Over two years, the father-son duo continued to work on this technology, starting their own business while building cameras and training the AI through Barnsley Women’s matches.
Like with any technological development though, the company had its ‘teething problems’.
“The first time we tested it, the referee had a bald head,” Steve added.
“The camera ended up following his head instead of the ball – we had to make some adjustments.
“If there’s any time it could’ve happened I’m glad it was early on.”
Similar developments have been made by the Dutch company Veo, whose technology is already being used in big clubs like Wolverhampton Wanderers.
Unlike their direct competitors however, Steve is pushing for his product to be more accessible to smaller and youth clubs.
“We want to make this affordable – it’s for Premiership teams to under-nine clubs.
“I’m just happy if any club can use it, we all started at the grassroots teams and want to remember our time there.
“I used to play professionally and there are no videos of any of my games in the 80s, hopefully that won’t happen for others.”

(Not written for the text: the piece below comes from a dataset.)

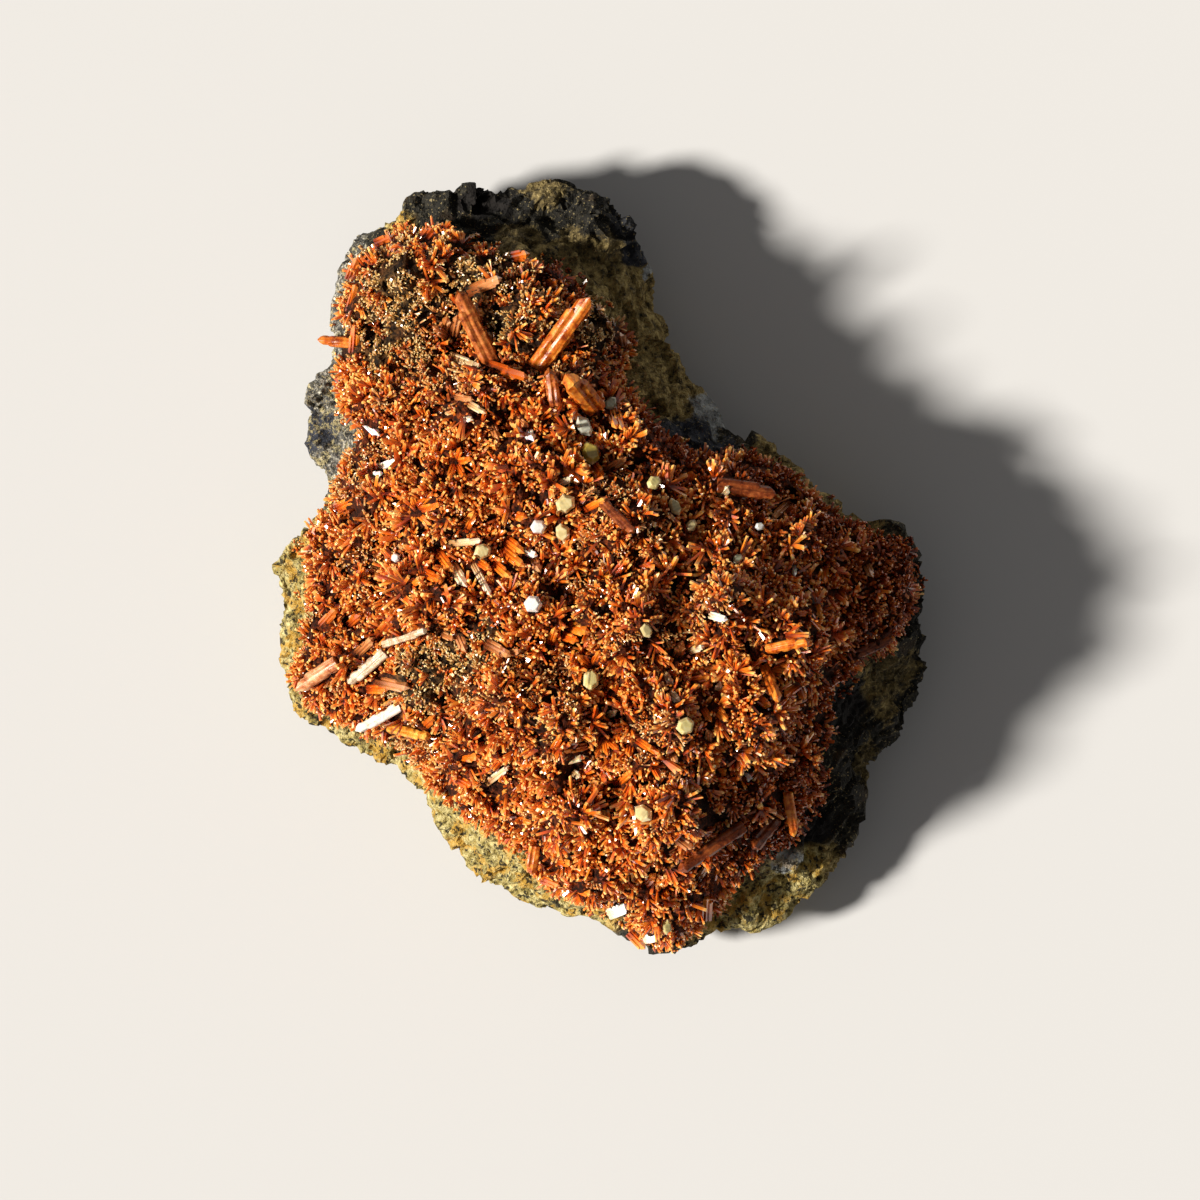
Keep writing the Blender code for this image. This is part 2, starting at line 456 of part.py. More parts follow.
def ground(tree, x, y):
    """The height and normal of the surface that is seen from above at (x, y)."""
    place, normal, _, _ = tree.ray_cast(Vector((x, y, 90)), Vector((0, 0, -1)))
    if place is None:
        return 0.0, Vector((0, 0, 1))
    return place.z, normal if normal.z > 0 else -normal


RHOMB = [(0, 1), (1, 0), (0, -1), (-1, 0)]
BLOCK = [(0, 1), (0.74, 0.64), (1, 0), (0.74, -0.64), (0, -1), (-0.74, -0.64), (-1, 0), (-0.74, 0.64)]


def add_crystal(bm, profile, foot, axis, side, size, chisel, slant, grow=0.0):
    """A prism with a roof-shaped end. Size is (length, width, depth). It grows outward by grow."""
    length, width, depth = size
    other = axis.cross(side)
    low = []
    high = []
    for u, v in profile:
        across = side * u * (width / 2 + grow) + other * v * (depth / 2 + grow)
        end = length - chisel * abs(u) * width / 2 - slant * v * depth / 2
        low.append(bm.verts.new(foot + across - axis * grow))
        high.append(bm.verts.new(foot + across + axis * (end + 1.5 * grow)))
    count = len(profile)
    bm.faces.new(low[::-1])
    for i in range(count):
        j = (i + 1) % count
        bm.faces.new((low[i], low[j], high[j], high[i]))
    half = count // 2
    bm.faces.new(high[: half + 1])
    bm.faces.new(high[half:] + high[:1])


def across(axis):
    """A horizontal unit vector at right angles to axis."""
    side = Vector((-axis.y, axis.x, 0))
    return side.normalized() if side.length > 0.01 else Vector((1, 0, 0))


def prism_pose(tree, x, y, plan, width, heading, least_rise):
    """(foot, axis, length) of a prism that stands clear of the surface under it."""
    heading = math.radians(heading)
    way = Vector((math.cos(heading), math.sin(heading)))
    foot = Vector((x, y)) - way * plan / 2
    foot_height = ground(tree, *foot)[0] - PRISM_SINK * width
    slope = math.tan(math.radians(least_rise))
    for share in (0.4, 0.6, 0.8, 1.0):
        under = ground(tree, *(foot + way * plan * share))[0]
        clear = under + 2 * PRISM_CLEARANCE * width * share
        slope = max(slope, (clear - foot_height) / (plan * share))
    axis = Vector((*way, slope)).normalized()
    buried = 0.5 * width
    start = Vector((*foot, foot_height)) - axis * buried
    return start, axis, plan * math.hypot(1, slope) + buried


def make_prism(name, pose, width, rng, material, sockets):
    """A large prism with a shorter one grown along its side, and the socket for both."""
    foot, axis, length = pose
    side = across(axis)
    depth = width * PRISM_FLATNESS
    chisel = rng.uniform(0.5, 1.0)
    slant = rng.uniform(-0.5, 0.5)
    hand = rng.choice((-1, 1))
    beside = foot + side * hand * 0.34 * width + axis.cross(side) * 0.18 * depth
    pieces = [
        (foot, (length, width * 0.86, depth)),
        (beside, (length * rng.uniform(0.72, 0.84), width * 0.5, depth * 0.7)),
    ]
    made = []
    for i, (start, size) in enumerate(pieces):
        bm = bmesh.new()
        add_crystal(bm, BLOCK, start, axis, side, size, chisel, slant)
        made.append(add_object(name if not i else name + "_beside", bm, None if i else material))
        add_crystal(sockets, BLOCK, start, axis, side, size, chisel, slant, GAP)
    combine(made[0], made[1], "UNION")
    settle(made[0])


def make_tablet(name, tree, x, y, length, width, heading, rng, material, sockets):
    """A six-sided cerussite tablet with bevelled edges, half sunk in the crust, and its socket."""
    height, normal = ground(tree, x, y)
    normal = (normal * 0.6 + Vector((0, 0, 1))).normalized()
    long_way = Vector((math.cos(math.radians(heading)), math.sin(math.radians(heading)), 0))
    long_way = (long_way - normal * long_way.dot(normal)).normalized()
    wide_way = normal.cross(long_way)
    middle = Vector((x, y, height)) + normal * TABLET_LIFT * width
    corners = []
    for i in range(6):
        turn = math.radians(60 * i + rng.uniform(-9, 9))
        corners.append((math.cos(turn), math.sin(turn)))
    own = bmesh.new()
    for bm, grow in ((own, 0.0), (sockets, GAP)):
        rings = []
        for level, share in ((-0.5, TABLET_BEVEL), (-0.05, 1.0), (0.12, 1.0), (0.5, TABLET_BEVEL)):
            rise = level * (TABLET_THICKNESS * width + 2 * grow)
            ring = []
            for u, v in corners:
                out = long_way * u * (length / 2 * share + grow)
                out += wide_way * v * (width / 2 * share + grow)
                ring.append(bm.verts.new(middle + out + normal * rise))
            rings.append(ring)
        bm.faces.new(rings[0])
        bm.faces.new(rings[-1])
        for lower, upper in zip(rings, rings[1:]):
            for i in range(6):
                j = (i + 1) % 6
                bm.faces.new((lower[i], lower[j], upper[j], upper[i]))
    add_object(name, own, material)
    return middle, length / 2


def combine(obj, other, operation):
    """Adds an exact Boolean of obj with other, which may hold solids that overlap."""
    modifier = obj.modifiers.new(other.name, "BOOLEAN")
    modifier.operation = operation
    modifier.solver = "EXACT"
    modifier.use_self = True
    modifier.object = other


def settle(obj):
    """Fixes the result of obj's modifiers as its mesh, and keeps only its largest part."""
    bpy.context.view_layer.update()
    graph = bpy.context.evaluated_depsgraph_get()
    mesh = bpy.data.meshes.new_from_object(obj.evaluated_get(graph))
    helpers = [m.object for m in obj.modifiers]
    obj.modifiers.clear()
    obj.data = mesh
    bm = bmesh.new()
    bm.from_mesh(mesh)
    bmesh.ops.remove_doubles(bm, verts=bm.verts, dist=0.004 * MM)
    bmesh.ops.dissolve_degenerate(bm, edges=bm.edges, dist=0.004 * MM)
    bmesh.ops.delete(bm, geom=[e for e in bm.edges if e.is_wire], context="EDGES")
    bmesh.ops.triangulate(bm, faces=bm.faces)
    left = set(bm.verts)
    parts = []
    while left:
        part = set()
        ahead = [left.pop()]
        while ahead:
            vert = ahead.pop()
            part.add(vert)
            near = {e.other_vert(vert) for e in vert.link_edges} & left
            left -= near
            ahead += near
        parts.append(part)
    parts.sort(key=len)
    for part in parts[:-1]:
        bmesh.ops.delete(bm, geom=list(part), context="VERTS")
    bm.to_mesh(mesh)
    bm.free()
    return helpers


def crystal_pose(rock_tree, x, y, tip_x, tip_y):
    """(foot, axis, length) of a small crystal, which rises clear of the rock to its tip."""
    fall_x = ground(rock_tree, x - 1, y)[0] - ground(rock_tree, x + 1, y)[0]
    fall_y = ground(rock_tree, x, y - 1)[0] - ground(rock_tree, x, y + 1)[0]
    normal = Vector((fall_x, fall_y, 2)).normalized()
    foot = Vector((x, y, ground(rock_tree, x, y)[0])) + normal * CRYSTAL_ROOT
    run = Vector((tip_x, tip_y)) - foot.xy
    slope = 0.0
    for share in (0.5, 0.75, 1.0):
        above = ground(rock_tree, *(foot.xy + run * share))[0] + CRYSTAL_RISE * (0.5 + 0.5 * share)
        slope = max(slope, (above - foot.z) / (run.length * share))
    rise = min(slope, CRYSTAL_STEEPEST) * run.length
    whole = Vector((*run, rise))
    return foot, whole.normalized(), whole.length


def segment_distance(point, start, end):
    """How far point is from the straight line between start and end."""
    run = end - start
    along = min(1.0, max(0.0, (point - start).dot(run) / run.length_squared))
    return (point - start - run * along).length


def add_crystals(bm, rock_tree, edge, taken):
    """The small crystals that stand on the crust, clear of the rock and of what is taken."""
    rng = random.Random(CRYSTAL_SEED)
    for x, y, tip_x, tip_y, width in CRYSTALS:
        foot, axis, length = crystal_pose(rock_tree, x, y, tip_x, tip_y)
        chisel = rng.uniform(0.5, 1.2)
        slant = rng.uniform(-0.8, 0.8)
        if not inside(foot.x, foot.y, edge) or edge_distance(foot.x, foot.y, edge) < CRYSTAL_MARGIN:
            continue
        samples = [foot + axis * length * k / 8 for k in range(9)]
        if any(
            segment_distance(point, start, end) < radius + width / 2 + 0.5
            for point in samples
            for start, end, radius in taken
        ):
            continue
        if all(rock_tree.find_nearest(point)[3] > width / 2 + GAP for point in samples):
            add_crystal(bm, RHOMB, foot, axis, across(axis), (length, width, 0.8 * width), chisel, slant)


def main():
    clear_scene()
    noise.seed_set(NOISE_SEED)
    orange = finish("crocoite", CROCOITE_ORANGE, 0.3)
    red = finish("crocoite_large", CROCOITE_RED, 0.25)
    cream = finish("cerussite", CERUSSITE_CREAM, 0.2)
    rim = finer(ROCK_RIM, RIM_STEP, RIM_JAG)
    edge = finer(CRUST_EDGE, RIM_STEP, RIM_JAG)
    places, faces = upper_face(rim, edge)
    rock = make_rock(places, faces, finish("rock", ROCK_OLIVE, 0.9))
    druse = make_crust(places, [face for face, on_crust in faces if on_crust], orange)

    rock_tree = tree_of([rock])
    crust_tree = tree_of([rock, druse])
    rng = random.Random(CRYSTAL_SEED)
    sockets = bmesh.new()
    taken = []
    for name, (x, y, plan, width, heading, rise) in PRISMS.items():
        pose = prism_pose(crust_tree, x, y, plan, width, heading, rise)
        make_prism(name, pose, width, rng, red, sockets)
        foot, axis, length = pose
        taken.append((foot, foot + axis * length, 0.7 * width))
    for name, numbers in TABLETS.items():
        middle, radius = make_tablet(name, crust_tree, *numbers, rng, cream, sockets)
        taken.append((middle, middle + Vector((0, 0, 0.1)), radius))

    crystals = bmesh.new()
    add_crystals(crystals, rock_tree, edge, taken)
    combine(druse, add_object("crystals", crystals), "UNION")
    socket_object = add_object("sockets", sockets)
    combine(druse, socket_object, "DIFFERENCE")
    combine(rock, socket_object, "DIFFERENCE")
    helpers = settle(druse) + settle(rock)
    for helper in set(helpers):
        bpy.data.objects.remove(helper)
    for obj in [o for o in bpy.data.objects if o.name.endswith("_beside")]:
        bpy.data.objects.remove(obj)


main()
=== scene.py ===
"""The looks of a crocoite specimen: orange-red crystals with pale cerussite on gossan.

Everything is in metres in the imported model's frame. The specimen lies on its sawn back, so its
crystals face up, and the camera looks down on it.
"""

import math
import random

import bmesh
import bpy
import numpy as np
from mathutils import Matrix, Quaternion, Vector, noise
from mathutils.bvhtree import BVHTree


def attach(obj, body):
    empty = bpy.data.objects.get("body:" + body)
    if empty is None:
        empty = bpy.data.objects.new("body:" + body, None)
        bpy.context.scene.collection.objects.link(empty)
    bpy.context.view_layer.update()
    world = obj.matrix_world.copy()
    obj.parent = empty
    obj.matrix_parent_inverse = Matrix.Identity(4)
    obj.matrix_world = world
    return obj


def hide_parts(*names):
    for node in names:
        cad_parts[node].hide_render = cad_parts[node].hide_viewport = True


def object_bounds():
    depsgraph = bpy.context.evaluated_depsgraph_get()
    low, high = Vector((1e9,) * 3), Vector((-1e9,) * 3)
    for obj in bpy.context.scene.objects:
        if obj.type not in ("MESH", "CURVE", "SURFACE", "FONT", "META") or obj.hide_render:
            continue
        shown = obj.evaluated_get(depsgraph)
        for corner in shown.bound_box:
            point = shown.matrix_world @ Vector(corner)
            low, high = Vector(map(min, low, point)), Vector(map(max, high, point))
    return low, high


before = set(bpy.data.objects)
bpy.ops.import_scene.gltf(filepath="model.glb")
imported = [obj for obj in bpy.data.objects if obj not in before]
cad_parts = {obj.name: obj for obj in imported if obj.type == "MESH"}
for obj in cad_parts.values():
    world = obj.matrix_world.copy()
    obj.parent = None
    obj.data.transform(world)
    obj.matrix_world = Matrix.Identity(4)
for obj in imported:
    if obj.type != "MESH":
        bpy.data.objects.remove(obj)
packed_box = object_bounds()
noise.seed_set(5)

# The host rock is gossan, the weathered top of a lead ore body: one broken block of dark, layered
# rock, with olive and ochre grains on its slopes, a little quartz, and pits. Its back is sawn.
MM = 0.001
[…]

This approach is clearly paying off, as the company has been receiving so many orders they’ve had to disable their online advertising before they get overwhelmed.
Their cameras have already been sold to the local West End Terriers, Hoftra University in New York, and Manchester City have ordered four sets.
“There’s only three of us and my son’s working full-time on top of it.
“We’ve got to walk before we can run.
“It is kind of scary, we’re going up against these big, multi-million pound companies.
“But it’s also really exciting, we’re getting orders from all over the world.
“When I see my son I sometimes have to pinch myself because I can’t believe he’s mine.”